Moglia returned for 2018, then handed the reins to Chadwell permanently before the 2019 season. That year, the Chanticleers finished 5-7 for the second straight season, but five of those losses were by a combined 24 points.
Then it all came together in 2020. Carter said he would talk with his teammates about how the opponents they worried about facing in previous years no longer seemed so challenging. Wearing Coastal Carolina football gear around campus suddenly prompted excited conversations. That BYU game, when the Chanticleers stopped the Cougars at the 1-yard line to seal the win as time expired, “cemented everything,” Chadwell said. The remarkably fast turnaround had reached its peak.
“We knew we were going to turn a lot of heads,” Kelly said. “And I think we turned a little bit more heads than we thought we were going to.”
The roster that elevated the program is filled with players who came out of high school without much fanfare. Carter attracted about five scholarship offers, all from Football Championship Subdivision teams. He committed to the Chanticleers before finding out they would soon make the jump to the FBS. Kelly, who played at South Carroll High in Sykesville, Md., committed to Maryland until, he said, a new coaching staff pulled his scholarship just before Christmas in 2015. He scrambled for another option and landed on Coastal Carolina, where he has excelled.
Quarterback Grayson McCall was considered the country’s 2,889th-best player in his class and a two-star recruit. At Porter Ridge High near Charlotte, he ran a triple-option offense, so his coach, Michael Hertz, thinks McCall might have been viewed as a “system guy.” Hertz said his former quarterback was “lightly recruited” and only by smaller Division I schools. Hertz stressed to McCall what mattered was the right fit, and he found that in Chadwell’s offense.
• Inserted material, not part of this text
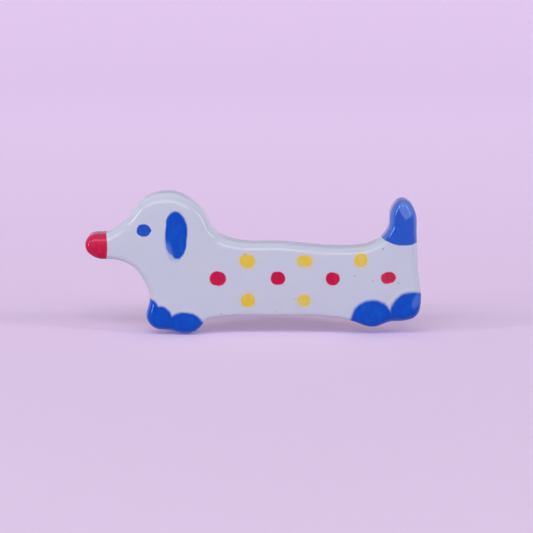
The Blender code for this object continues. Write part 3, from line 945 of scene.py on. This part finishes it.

McCall, a redshirt sophomore, has thrown for 1,478 yards this season while completing an FBS-best 79.8 percent of his passes.
Sometimes the players talk about this — the way major-conference schools didn’t want them — but it doesn’t bother them. They know “the whole recruiting process is flawed a little bit,” Carter said. And they’re happy at Coastal Carolina, where they’re playing for a top 25 team anyway.
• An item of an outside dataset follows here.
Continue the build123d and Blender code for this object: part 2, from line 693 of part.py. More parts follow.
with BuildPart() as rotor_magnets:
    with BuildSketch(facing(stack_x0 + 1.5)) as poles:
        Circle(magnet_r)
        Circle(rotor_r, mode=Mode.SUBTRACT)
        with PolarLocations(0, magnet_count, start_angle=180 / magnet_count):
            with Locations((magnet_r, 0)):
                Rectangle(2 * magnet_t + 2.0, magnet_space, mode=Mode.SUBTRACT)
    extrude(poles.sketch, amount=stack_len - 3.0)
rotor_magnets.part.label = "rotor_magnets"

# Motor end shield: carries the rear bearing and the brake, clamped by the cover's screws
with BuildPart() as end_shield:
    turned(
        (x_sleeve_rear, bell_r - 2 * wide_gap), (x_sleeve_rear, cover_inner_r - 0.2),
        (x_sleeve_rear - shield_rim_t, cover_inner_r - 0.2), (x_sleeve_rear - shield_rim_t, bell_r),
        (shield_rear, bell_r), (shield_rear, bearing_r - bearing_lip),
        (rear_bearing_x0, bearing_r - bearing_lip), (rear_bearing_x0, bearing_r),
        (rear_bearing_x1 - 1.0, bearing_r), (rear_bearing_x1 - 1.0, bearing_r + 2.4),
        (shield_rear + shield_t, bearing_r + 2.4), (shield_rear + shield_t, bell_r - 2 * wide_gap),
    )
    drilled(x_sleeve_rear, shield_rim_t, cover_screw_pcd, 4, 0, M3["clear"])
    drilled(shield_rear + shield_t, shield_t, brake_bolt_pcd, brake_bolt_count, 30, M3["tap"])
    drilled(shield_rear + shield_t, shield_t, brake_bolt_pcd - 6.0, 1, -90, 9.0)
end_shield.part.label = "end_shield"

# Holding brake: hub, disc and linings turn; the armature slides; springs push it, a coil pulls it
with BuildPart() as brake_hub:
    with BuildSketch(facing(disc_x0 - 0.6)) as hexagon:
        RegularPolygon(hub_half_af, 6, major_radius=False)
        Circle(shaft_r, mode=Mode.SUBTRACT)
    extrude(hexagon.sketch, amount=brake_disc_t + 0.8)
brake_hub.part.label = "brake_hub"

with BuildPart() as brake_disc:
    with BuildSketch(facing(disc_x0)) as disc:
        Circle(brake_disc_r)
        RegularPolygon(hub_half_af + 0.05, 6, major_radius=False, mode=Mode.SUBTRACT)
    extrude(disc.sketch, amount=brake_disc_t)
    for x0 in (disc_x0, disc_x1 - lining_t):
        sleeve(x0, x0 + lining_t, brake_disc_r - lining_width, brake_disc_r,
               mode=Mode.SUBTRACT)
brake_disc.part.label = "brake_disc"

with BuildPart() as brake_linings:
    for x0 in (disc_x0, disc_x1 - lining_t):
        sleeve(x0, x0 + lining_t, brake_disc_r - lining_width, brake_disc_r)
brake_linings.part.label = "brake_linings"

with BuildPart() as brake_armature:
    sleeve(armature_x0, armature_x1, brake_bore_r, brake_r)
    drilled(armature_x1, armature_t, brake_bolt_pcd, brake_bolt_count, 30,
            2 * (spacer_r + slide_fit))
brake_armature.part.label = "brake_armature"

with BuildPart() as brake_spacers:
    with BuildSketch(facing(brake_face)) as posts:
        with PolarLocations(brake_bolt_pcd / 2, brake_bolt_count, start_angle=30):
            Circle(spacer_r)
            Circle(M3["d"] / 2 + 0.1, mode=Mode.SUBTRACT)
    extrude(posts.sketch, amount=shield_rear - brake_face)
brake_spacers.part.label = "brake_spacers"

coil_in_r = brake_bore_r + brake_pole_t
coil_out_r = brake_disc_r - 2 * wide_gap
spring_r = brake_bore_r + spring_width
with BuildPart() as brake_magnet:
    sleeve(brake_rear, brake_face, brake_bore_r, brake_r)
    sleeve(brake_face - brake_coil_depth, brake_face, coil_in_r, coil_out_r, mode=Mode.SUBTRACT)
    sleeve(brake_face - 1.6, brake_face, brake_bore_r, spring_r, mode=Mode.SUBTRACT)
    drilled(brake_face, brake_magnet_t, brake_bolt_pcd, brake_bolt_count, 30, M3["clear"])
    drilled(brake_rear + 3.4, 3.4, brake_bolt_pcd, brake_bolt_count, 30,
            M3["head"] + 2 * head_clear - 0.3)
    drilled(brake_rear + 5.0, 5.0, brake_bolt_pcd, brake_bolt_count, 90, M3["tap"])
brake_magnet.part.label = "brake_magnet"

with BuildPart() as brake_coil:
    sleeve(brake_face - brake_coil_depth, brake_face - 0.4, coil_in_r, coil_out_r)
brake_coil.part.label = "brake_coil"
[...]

The 2021 group features 27 players who are at least seniors, including 13 “super seniors” benefiting from the extra year of eligibility granted in the pandemic. Those veterans fill the depth chart. The few sixth-year members of the program, such as Carter and Kelly, watched the team rise from the FCS, through the growing pains of the early FBS years and finally to the thrill of 2020. Then they decided to return for one more season.
“They knew what the struggle was to get to that point,” Chadwell said. “And if you’ve got a chance to come back and maybe do it again with the joy of it, instead of the struggle, you ride that wave.”
So with those players leading this team again, the Chanticleers keep on rolling through the Sun Belt. And each win gradually turns that one special season into something more.